RECORDED DATA:
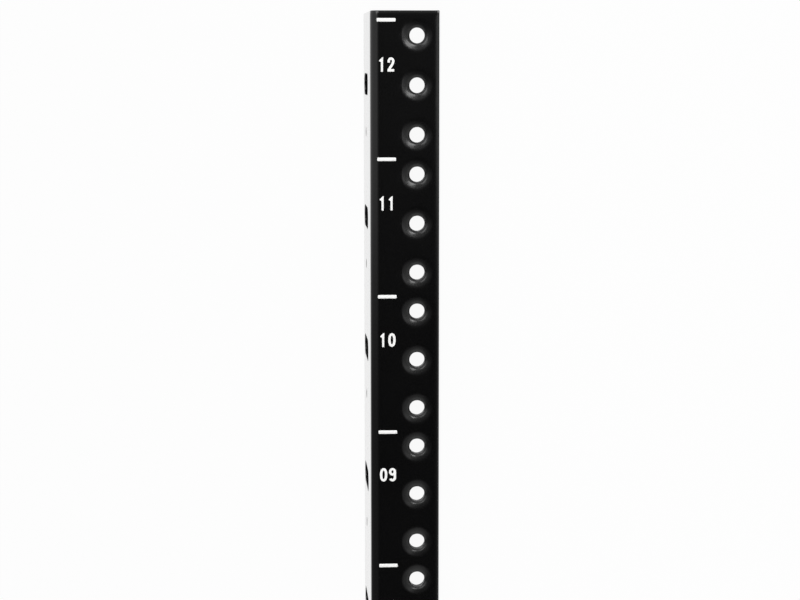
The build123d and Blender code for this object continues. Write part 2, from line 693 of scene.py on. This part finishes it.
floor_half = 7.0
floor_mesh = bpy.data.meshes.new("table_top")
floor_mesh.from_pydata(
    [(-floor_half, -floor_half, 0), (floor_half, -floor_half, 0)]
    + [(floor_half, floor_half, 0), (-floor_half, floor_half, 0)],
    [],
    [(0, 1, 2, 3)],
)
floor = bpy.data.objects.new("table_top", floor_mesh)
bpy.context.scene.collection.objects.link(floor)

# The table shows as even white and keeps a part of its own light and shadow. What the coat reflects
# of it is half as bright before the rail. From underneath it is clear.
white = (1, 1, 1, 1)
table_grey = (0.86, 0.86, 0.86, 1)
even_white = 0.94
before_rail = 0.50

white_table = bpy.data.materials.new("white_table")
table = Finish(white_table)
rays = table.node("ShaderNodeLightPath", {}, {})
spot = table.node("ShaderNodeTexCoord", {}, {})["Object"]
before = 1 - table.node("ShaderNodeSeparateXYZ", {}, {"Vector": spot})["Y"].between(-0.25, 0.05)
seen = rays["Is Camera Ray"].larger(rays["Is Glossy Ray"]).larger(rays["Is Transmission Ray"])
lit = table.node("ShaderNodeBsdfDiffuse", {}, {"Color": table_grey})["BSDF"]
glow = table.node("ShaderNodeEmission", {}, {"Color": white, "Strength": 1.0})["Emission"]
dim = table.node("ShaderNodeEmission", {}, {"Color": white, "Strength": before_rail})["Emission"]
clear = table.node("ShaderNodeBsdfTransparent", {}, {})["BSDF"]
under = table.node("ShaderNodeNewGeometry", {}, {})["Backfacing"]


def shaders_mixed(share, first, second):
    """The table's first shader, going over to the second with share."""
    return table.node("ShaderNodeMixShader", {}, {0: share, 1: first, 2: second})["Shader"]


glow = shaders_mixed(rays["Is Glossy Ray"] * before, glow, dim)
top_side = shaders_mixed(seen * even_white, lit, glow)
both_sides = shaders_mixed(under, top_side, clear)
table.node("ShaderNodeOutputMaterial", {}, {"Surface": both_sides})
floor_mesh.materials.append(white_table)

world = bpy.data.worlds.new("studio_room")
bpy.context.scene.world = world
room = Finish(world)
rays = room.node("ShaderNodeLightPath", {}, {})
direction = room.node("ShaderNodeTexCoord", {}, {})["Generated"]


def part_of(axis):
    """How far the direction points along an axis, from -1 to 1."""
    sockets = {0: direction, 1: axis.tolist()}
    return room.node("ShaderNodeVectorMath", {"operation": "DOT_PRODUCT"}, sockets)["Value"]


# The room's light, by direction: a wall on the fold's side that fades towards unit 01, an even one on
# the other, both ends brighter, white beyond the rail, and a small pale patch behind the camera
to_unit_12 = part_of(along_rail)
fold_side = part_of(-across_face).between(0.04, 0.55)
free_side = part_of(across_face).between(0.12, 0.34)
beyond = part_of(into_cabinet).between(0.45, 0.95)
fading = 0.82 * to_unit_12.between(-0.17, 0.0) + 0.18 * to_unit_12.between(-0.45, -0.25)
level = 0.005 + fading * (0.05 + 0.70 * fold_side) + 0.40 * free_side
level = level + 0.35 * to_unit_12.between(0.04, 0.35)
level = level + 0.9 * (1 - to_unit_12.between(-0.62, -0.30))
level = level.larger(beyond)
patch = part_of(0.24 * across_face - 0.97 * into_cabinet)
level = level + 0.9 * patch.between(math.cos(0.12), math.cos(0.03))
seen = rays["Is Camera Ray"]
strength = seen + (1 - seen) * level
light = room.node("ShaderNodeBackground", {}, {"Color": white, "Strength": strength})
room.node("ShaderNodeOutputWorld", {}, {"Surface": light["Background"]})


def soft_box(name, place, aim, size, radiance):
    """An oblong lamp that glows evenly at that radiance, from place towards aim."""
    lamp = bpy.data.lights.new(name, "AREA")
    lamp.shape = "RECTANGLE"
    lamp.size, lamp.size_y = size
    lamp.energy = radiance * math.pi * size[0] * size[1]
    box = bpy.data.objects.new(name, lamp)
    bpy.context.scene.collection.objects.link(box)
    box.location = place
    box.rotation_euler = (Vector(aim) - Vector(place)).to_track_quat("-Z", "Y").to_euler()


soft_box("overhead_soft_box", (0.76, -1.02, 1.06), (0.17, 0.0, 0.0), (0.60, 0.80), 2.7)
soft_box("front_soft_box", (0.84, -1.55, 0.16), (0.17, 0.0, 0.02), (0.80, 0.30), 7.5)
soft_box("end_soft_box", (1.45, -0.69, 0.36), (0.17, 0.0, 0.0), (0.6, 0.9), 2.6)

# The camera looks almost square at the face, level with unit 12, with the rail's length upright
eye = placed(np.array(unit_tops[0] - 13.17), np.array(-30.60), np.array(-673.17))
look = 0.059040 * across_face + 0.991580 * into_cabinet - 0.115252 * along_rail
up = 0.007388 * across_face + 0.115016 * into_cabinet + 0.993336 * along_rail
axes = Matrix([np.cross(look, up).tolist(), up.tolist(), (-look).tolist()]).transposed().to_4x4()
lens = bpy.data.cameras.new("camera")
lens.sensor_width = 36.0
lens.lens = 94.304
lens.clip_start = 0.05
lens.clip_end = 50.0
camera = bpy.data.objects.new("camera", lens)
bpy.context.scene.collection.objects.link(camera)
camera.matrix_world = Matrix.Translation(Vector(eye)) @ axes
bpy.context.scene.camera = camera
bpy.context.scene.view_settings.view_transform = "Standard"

EXERCISE AIM: Reproduce each line verbatim.

OUTPUT:
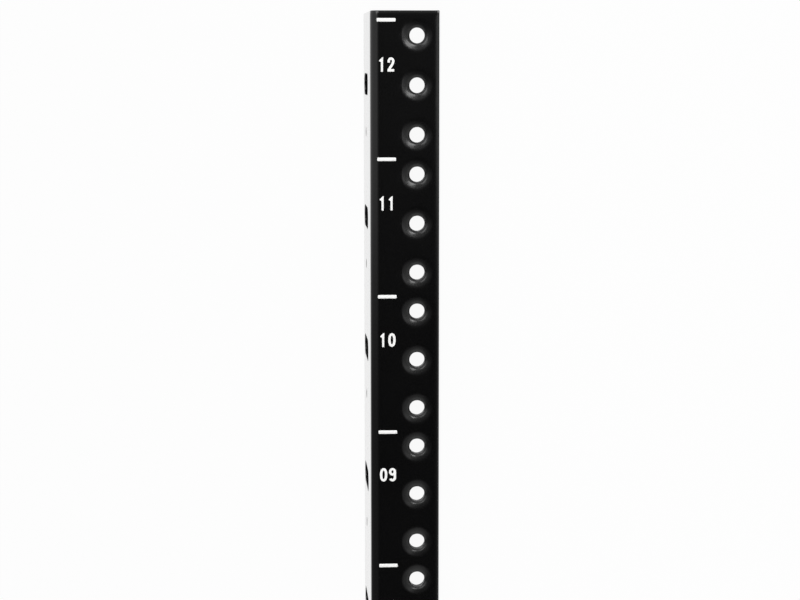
The build123d and Blender code for this object continues. Write part 2, from line 693 of scene.py on. This part finishes it.
floor_half = 7.0
floor_mesh = bpy.data.meshes.new("table_top")
floor_mesh.from_pydata(
    [(-floor_half, -floor_half, 0), (floor_half, -floor_half, 0)]
    + [(floor_half, floor_half, 0), (-floor_half, floor_half, 0)],
    [],
    [(0, 1, 2, 3)],
)
floor = bpy.data.objects.new("table_top", floor_mesh)
bpy.context.scene.collection.objects.link(floor)

# The table shows as even white and keeps a part of its own light and shadow. What the coat reflects
# of it is half as bright before the rail. From underneath it is clear.
white = (1, 1, 1, 1)
table_grey = (0.86, 0.86, 0.86, 1)
even_white = 0.94
before_rail = 0.50

white_table = bpy.data.materials.new("white_table")
table = Finish(white_table)
rays = table.node("ShaderNodeLightPath", {}, {})
spot = table.node("ShaderNodeTexCoord", {}, {})["Object"]
before = 1 - table.node("ShaderNodeSeparateXYZ", {}, {"Vector": spot})["Y"].between(-0.25, 0.05)
seen = rays["Is Camera Ray"].larger(rays["Is Glossy Ray"]).larger(rays["Is Transmission Ray"])
lit = table.node("ShaderNodeBsdfDiffuse", {}, {"Color": table_grey})["BSDF"]
glow = table.node("ShaderNodeEmission", {}, {"Color": white, "Strength": 1.0})["Emission"]
dim = table.node("ShaderNodeEmission", {}, {"Color": white, "Strength": before_rail})["Emission"]
clear = table.node("ShaderNodeBsdfTransparent", {}, {})["BSDF"]
under = table.node("ShaderNodeNewGeometry", {}, {})["Backfacing"]


def shaders_mixed(share, first, second):
    """The table's first shader, going over to the second with share."""
    return table.node("ShaderNodeMixShader", {}, {0: share, 1: first, 2: second})["Shader"]


glow = shaders_mixed(rays["Is Glossy Ray"] * before, glow, dim)
top_side = shaders_mixed(seen * even_white, lit, glow)
both_sides = shaders_mixed(under, top_side, clear)
table.node("ShaderNodeOutputMaterial", {}, {"Surface": both_sides})
floor_mesh.materials.append(white_table)

world = bpy.data.worlds.new("studio_room")
bpy.context.scene.world = world
room = Finish(world)
rays = room.node("ShaderNodeLightPath", {}, {})
direction = room.node("ShaderNodeTexCoord", {}, {})["Generated"]


def part_of(axis):
    """How far the direction points along an axis, from -1 to 1."""
    sockets = {0: direction, 1: axis.tolist()}
    return room.node("ShaderNodeVectorMath", {"operation": "DOT_PRODUCT"}, sockets)["Value"]


# The room's light, by direction: a wall on the fold's side that fades towards unit 01, an even one on
# the other, both ends brighter, white beyond the rail, and a small pale patch behind the camera
to_unit_12 = part_of(along_rail)
fold_side = part_of(-across_face).between(0.04, 0.55)
free_side = part_of(across_face).between(0.12, 0.34)
beyond = part_of(into_cabinet).between(0.45, 0.95)
fading = 0.82 * to_unit_12.between(-0.17, 0.0) + 0.18 * to_unit_12.between(-0.45, -0.25)
level = 0.005 + fading * (0.05 + 0.70 * fold_side) + 0.40 * free_side
level = level + 0.35 * to_unit_12.between(0.04, 0.35)
level = level + 0.9 * (1 - to_unit_12.between(-0.62, -0.30))
level = level.larger(beyond)
patch = part_of(0.24 * across_face - 0.97 * into_cabinet)
level = level + 0.9 * patch.between(math.cos(0.12), math.cos(0.03))
seen = rays["Is Camera Ray"]
strength = seen + (1 - seen) * level
light = room.node("ShaderNodeBackground", {}, {"Color": white, "Strength": strength})
room.node("ShaderNodeOutputWorld", {}, {"Surface": light["Background"]})


def soft_box(name, place, aim, size, radiance):
    """An oblong lamp that glows evenly at that radiance, from place towards aim."""
    lamp = bpy.data.lights.new(name, "AREA")
    lamp.shape = "RECTANGLE"
    lamp.size, lamp.size_y = size
    lamp.energy = radiance * math.pi * size[0] * size[1]
    box = bpy.data.objects.new(name, lamp)
    bpy.context.scene.collection.objects.link(box)
    box.location = place
    box.rotation_euler = (Vector(aim) - Vector(place)).to_track_quat("-Z", "Y").to_euler()


soft_box("overhead_soft_box", (0.76, -1.02, 1.06), (0.17, 0.0, 0.0), (0.60, 0.80), 2.7)
soft_box("front_soft_box", (0.84, -1.55, 0.16), (0.17, 0.0, 0.02), (0.80, 0.30), 7.5)
soft_box("end_soft_box", (1.45, -0.69, 0.36), (0.17, 0.0, 0.0), (0.6, 0.9), 2.6)

# The camera looks almost square at the face, level with unit 12, with the rail's length upright
eye = placed(np.array(unit_tops[0] - 13.17), np.array(-30.60), np.array(-673.17))
look = 0.059040 * across_face + 0.991580 * into_cabinet - 0.115252 * along_rail
up = 0.007388 * across_face + 0.115016 * into_cabinet + 0.993336 * along_rail
axes = Matrix([np.cross(look, up).tolist(), up.tolist(), (-look).tolist()]).transposed().to_4x4()
lens = bpy.data.cameras.new("camera")
lens.sensor_width = 36.0
lens.lens = 94.304
lens.clip_start = 0.05
lens.clip_end = 50.0
camera = bpy.data.objects.new("camera", lens)
bpy.context.scene.collection.objects.link(camera)
camera.matrix_world = Matrix.Translation(Vector(eye)) @ axes
bpy.context.scene.camera = camera
bpy.context.scene.view_settings.view_transform = "Standard"